When the bones are good...

You can’t build a great building on a weak foundation.
— Gordon B. Hinckley

With the exception of extreme natural disasters like fires, floods, tornados, and hurricanes, most of the damage our homes experience over time is the result of natural wear and tear. Thankfully this means that most issues are also relatively easy to fix. However, there is one problem that is every homeowner’s worst nightmare. A cracked foundation. While all of the other issues homeowners face are either aesthetic or functional, issues with the foundation of a house compromise its entire structural integrity. A compromised foundation creates significant safety issues that if left unattended, can make a home inhabitable. The foundation is everything!

The same holds true for your relationship. While all couples have challenges and issues that they struggle with, most are aesthetic or functional. Most can also be easily fixed with a little sweat equity or by hiring a trained professional. However, just like foundation issues compromise the structural integrity of a home, foundation issues compromise the structural integrity of a relationship and can make it inhabitable.

Why do you need a strong foundation?

In construction, a foundation has three primary functions:

  1. To support the load of the structure built above it.

  2. To keep the structure standing when the forces of nature wreak havoc. Well-built foundations keep the occupants of the building safe during calamities such as earthquakes, floods, strong winds etc.

  3. To keep the ground moisture from seeping in and weakening the structure.

Firm Foundations

In your relationship, the foundation has similar functions:

  • To provide a secure base for your relationship.

    Ever stood on a chair or table with wobbly legs? Not the safest feeling is it? Relationships with weak foundations can feel similarly unsafe. Your relationship can only be as strong and healthy as the foundation it’s built upon. If the foundation is weak, the relationship is weak.

How can you tell if your relationship is providing a secure foundation? This one question will tell you everything you need to know. Look at your partner and ask yourself:

“If I need connection or comfort, am I confident my partner will be there for me?”

Be honest. Not just for the big things. But also for the little things. The things that are insignificant for them, but meaningful to you. Will they be there for you? Will they show up? When we’re not sure that our partner will consistently be there for us when we need them, our foundation is compromised and in need of repair.

  • To keep the relationship stable through life’s challenges.

    Life is hard and relationships can be challenging. But what makes everything worse is when every time life is hard or the relationship faces a challenge, one or both partners threaten to leave. Too many relationships are built like a house of cards. They fold (or at least threaten to fold) under the slightest bit of stress. Houses are build to withstand the forces of nature. Your relationship should be too. A strong foundation means that at the very least, you have to take ending the relationship off of the table during arguments. Such threats are one of the most damaging things you can do to your foundation.
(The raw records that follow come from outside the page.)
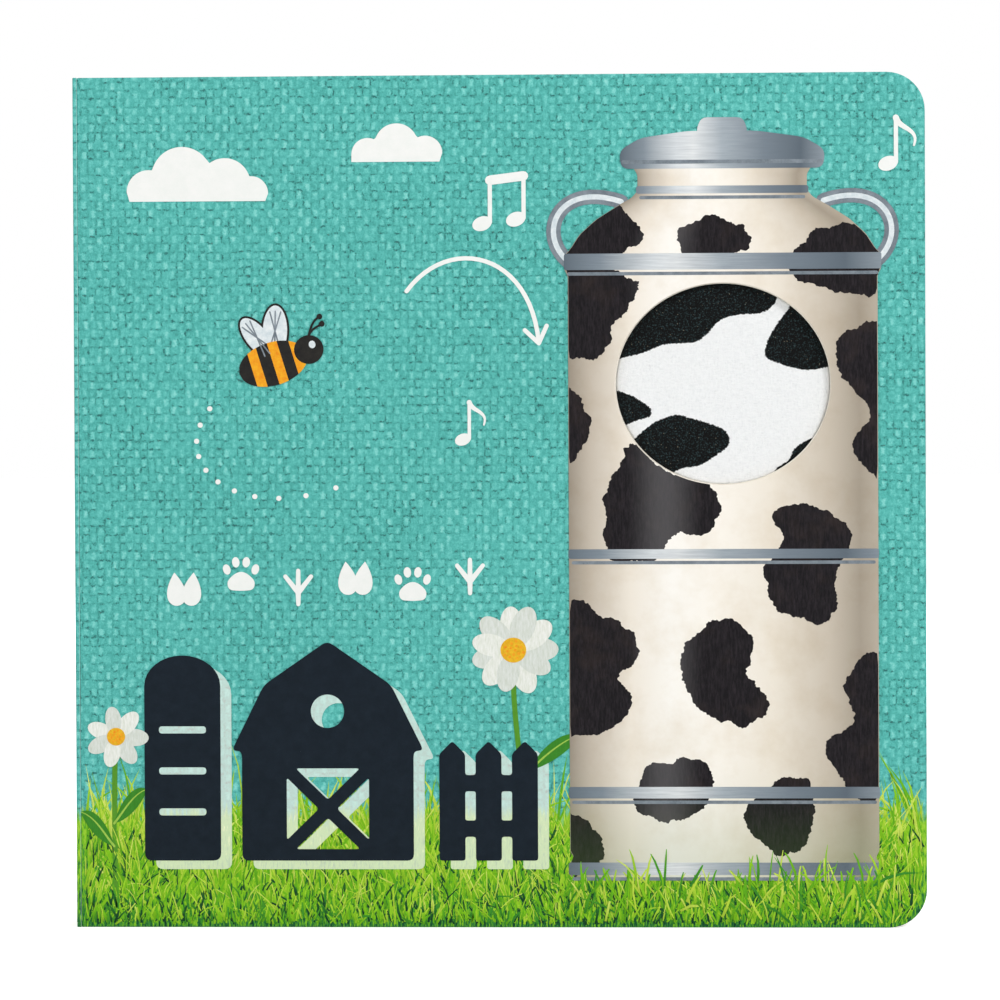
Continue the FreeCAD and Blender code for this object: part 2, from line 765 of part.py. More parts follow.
def door_screw():
    body = new_body("door_screw")
    profile = level_sketch(body, "screw_profile", f"( {MODULE_X} + {SCREW_MIDDLE} )", MODULE_Z)
    top = f"( {BACK} - screw_clearance )"
    draw_polygon(
        profile,
        [
            ("0", f"( {top} - screw_reach )"),
            ("screw_radius", f"( {top} - screw_reach )"),
            ("screw_radius", f"( {top} - screw_head_depth )"),
            ("screw_head_radius", f"( {top} - screw_head_edge )"),
            ("screw_head_radius", top),
            ("0", top),
        ],
    )
    turn(body, "screw_turned", profile)
    for name, long_half, short_half in (
        ("cross_level", "screw_slot_reach", "( screw_slot / 2 )"),
        ("cross_upright", "( screw_slot / 2 )", "screw_slot_reach"),
    ):
        slot = facing_sketch(
            body, name, f"( {MODULE_X} + {SCREW_MIDDLE} )", MODULE_Z,
            f"( {top} - screw_head_depth / 2 )",
        )
        draw_rectangle(slot, f"( 0 - {long_half} )", long_half, f"( 0 - {short_half} )", short_half)
        cut(body, f"{name}_cut", slot, "screw_head_depth")
    return body


# The switch under the patch
def membrane_switch():
    body = new_body("membrane_switch")
    disc = facing_sketch(body, "film_disc", WINDOW_X, WINDOW_Z, LID_BACK)
    draw_circle(disc, "film_radius")
    grow(body, "film_disc_pad", disc, "film_thickness")
    tail = facing_sketch(body, "film_tail_outline", MODULE_X, MODULE_Z, LID_BACK)
    tail_outline(tail, "0")
    grow(body, "film_tail_pad", tail, "film_thickness")
    return body


def switch_key():
    """The round key in the back liner that the patch pushes on through the leaves."""
    body = new_body("switch_key")
    disc = facing_sketch(body, "key_disc", WINDOW_X, WINDOW_Z, LINER)
    draw_circle(disc, "key_radius")
    grow(body, "key_pad", disc, "( liner_board + lid_thickness - key_travel )")
    return body


NODES = [
    front_cover_board(),
    page_block(),
    spine_wrap(),
    foam_pad(),
    felt_patch(),
    back_liner(),
    core_frame(),
    back_cover_board(),
    module_housing(),
    module_lid(),
    circuit_board(),
    chip_blob(),
    speaker_frame(),
    speaker_cone(),
    speaker_magnet(),
    button_cell(1),
    button_cell(2),
    button_cell(3),
    contact_strip("cell_contacts", CELL_CONTACT),
    contact_strip("door_contacts", DOOR_CONTACT),
    battery_door(),
    door_screw(),
    membrane_switch(),
    switch_key(),
]

# Proof before export
doc.recompute()
for thing in doc.Objects:
    if "Invalid" in thing.State or "Error" in thing.State:
        raise ValueError(f"{thing.Label} failed: {thing.State}")
for node in NODES:
    if node.Shape.isNull() or not node.Shape.isValid() or len(node.Shape.Solids) != 1:
        raise ValueError(f"{node.Label} has no single valid solid")

os.makedirs("parts", exist_ok=True)
for node in NODES:
    node.Shape.exportStep(f"parts/{node.Label}.step")
    print(node.Label, round(node.Shape.Volume, 1))
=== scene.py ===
import math
import random

import bpy
from mathutils import Matrix, Vector, kdtree, noise
from mathutils.geometry import tessellate_polygon


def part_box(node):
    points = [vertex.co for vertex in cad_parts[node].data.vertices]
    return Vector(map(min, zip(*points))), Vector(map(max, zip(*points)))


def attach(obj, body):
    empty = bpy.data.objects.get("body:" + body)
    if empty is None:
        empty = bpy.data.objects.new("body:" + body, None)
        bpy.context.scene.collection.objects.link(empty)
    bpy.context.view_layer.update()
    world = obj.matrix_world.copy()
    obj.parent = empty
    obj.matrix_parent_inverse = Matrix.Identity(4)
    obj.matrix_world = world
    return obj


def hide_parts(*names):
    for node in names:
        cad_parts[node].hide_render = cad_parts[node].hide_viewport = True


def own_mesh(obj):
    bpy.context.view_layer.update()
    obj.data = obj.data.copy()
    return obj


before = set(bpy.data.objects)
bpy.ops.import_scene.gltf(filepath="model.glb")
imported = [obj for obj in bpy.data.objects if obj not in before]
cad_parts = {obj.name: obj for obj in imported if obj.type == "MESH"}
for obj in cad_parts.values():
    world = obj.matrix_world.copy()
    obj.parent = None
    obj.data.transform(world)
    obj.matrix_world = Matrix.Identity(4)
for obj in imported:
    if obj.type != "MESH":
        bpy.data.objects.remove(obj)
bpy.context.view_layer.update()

# The book stands on its foot edge: x runs from the spine to the fore edge, the front cover faces -y,
# and z runs up the page. Sizes below are in millimetres, and MM turns them into metres.

MM = 0.001


def span(node):
    """The lowest and highest corners of a CAD piece, in millimetres."""
    low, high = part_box(node)
    return [v / MM for v in low], [v / MM for v in high]


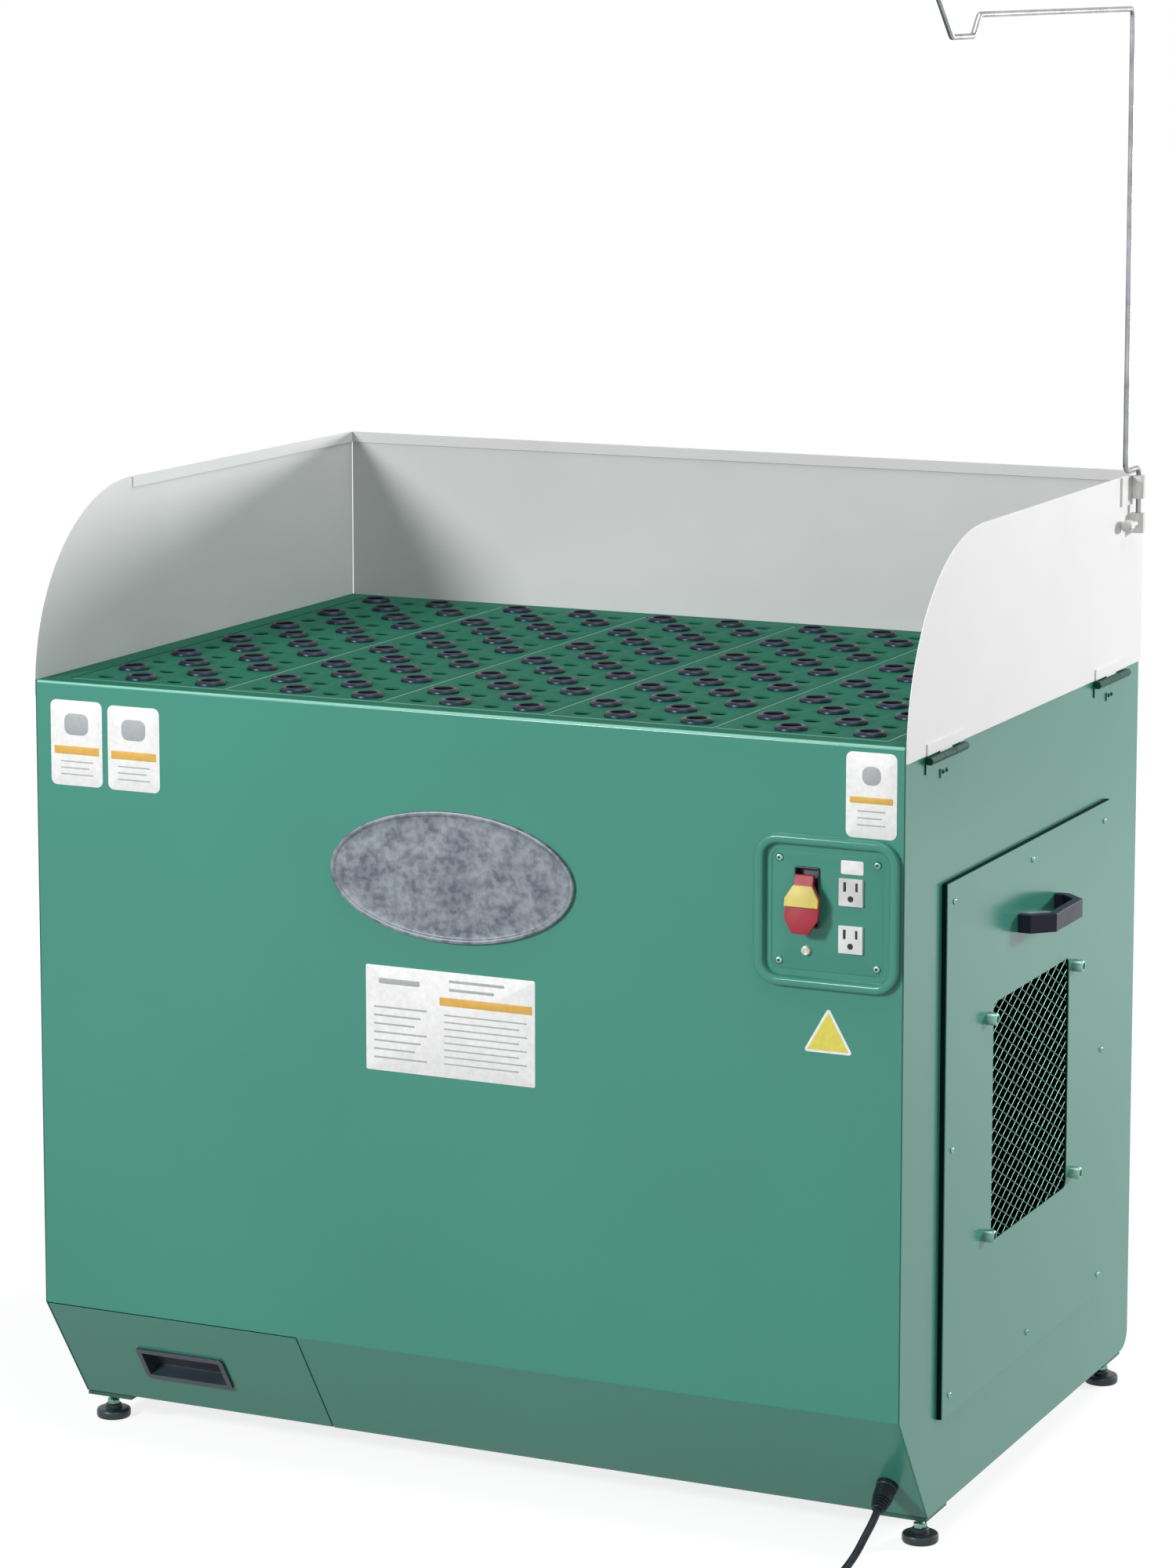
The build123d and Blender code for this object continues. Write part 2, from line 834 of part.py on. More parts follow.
def cover_handle():
    """Bow handle: short legs, chamfered corners and a straight grip, one section all along."""
    x0 = width + cover_stand + sheet
    half = handle_length / 2
    corner = handle_reach - handle_leg
    slope = handle_bar * tan(radians(45) / 2)
    outside = [
        (x0, -half),
        (x0 + handle_leg, -half),
        (x0 + handle_reach, -half + corner),
        (x0 + handle_reach, half - corner),
        (x0 + handle_leg, half),
        (x0, half),
    ]
    inside = [
        (x0, half - handle_bar),
        (x0 + handle_leg - slope, half - handle_bar),
        (x0 + handle_reach - handle_bar, half - corner - slope),
        (x0 + handle_reach - handle_bar, corner + slope - half),
        (x0 + handle_leg - slope, handle_bar - half),
        (x0, handle_bar - half),
    ]
    face = make_face(Polyline(*outside, *inside, close=True))
    return extrude(Pos(0, handle_y, handle_z - handle_height / 2) * face, handle_height)


def cover_screw_places():
    """(y, z) of the pan screws: three along the top and bottom, one half way up each side."""
    front, back = cover_front + screw_inset_y, cover_back - screw_inset_y
    low, high = cover_bottom + screw_inset_z, cover_top - screw_inset_z
    middle_y, middle_z = (front + back) / 2, (low + high) / 2
    ends = [(y, z) for z in (low, high) for y in (front, middle_y, back)]
    return ends + [(front, middle_z), (back, middle_z)]


def cover_screws():
    x0 = width + cover_stand + sheet
    head = RegularPolygon(screw_head, screw_sides)
    screws = []
    for y, z in cover_screw_places():
        plane = Plane((x0, y, z), x_dir=(0, 1, 0), z_dir=(1, 0, 0))
        screws.append(extrude(plane * head, screw_stand))
    return screws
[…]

I understand that there are times when talks of separation or ending the relationship are warranted. However, those times are NEVER in the heat of the moment. The decision to end a relationship should never be weaponized. It is one of the most impactful decisions you can make and should be discussed in a manner that honors its seriousness.

  • To keep unwanted issues from seeping in and weakening you and the relationship.

A strong foundation helps couples keep the good things in and the bad things out. A compromised foundation provides an opening for other issues such as infidelity, substance abuse, and a number of mental and physical health problems. So many of the challenges we face, both individual and relational stem from cracks in the foundation of our relationship.


As a homeowner, it is important for you to be aware of the different types of foundation cracks and what implications they may have for your home. The same holds true in your relationship. Make sure you’re always conscious to not engage in behaviors that compromise your foundation. Cracks will usually grow and worsen over time, compounding problems and making them extremely difficult, expensive, and time consuming to fix.

So take some time today and assess your relationship’s foundation. Even though your relationship may be a “fixer-upper”, you’ll be okay as long as it has good bones and a strong foundation. If your foundation is in need of repair, there’s no shame in bringing in a professional. You’d do it for your home. Why wouldn’t you do it for your relationship?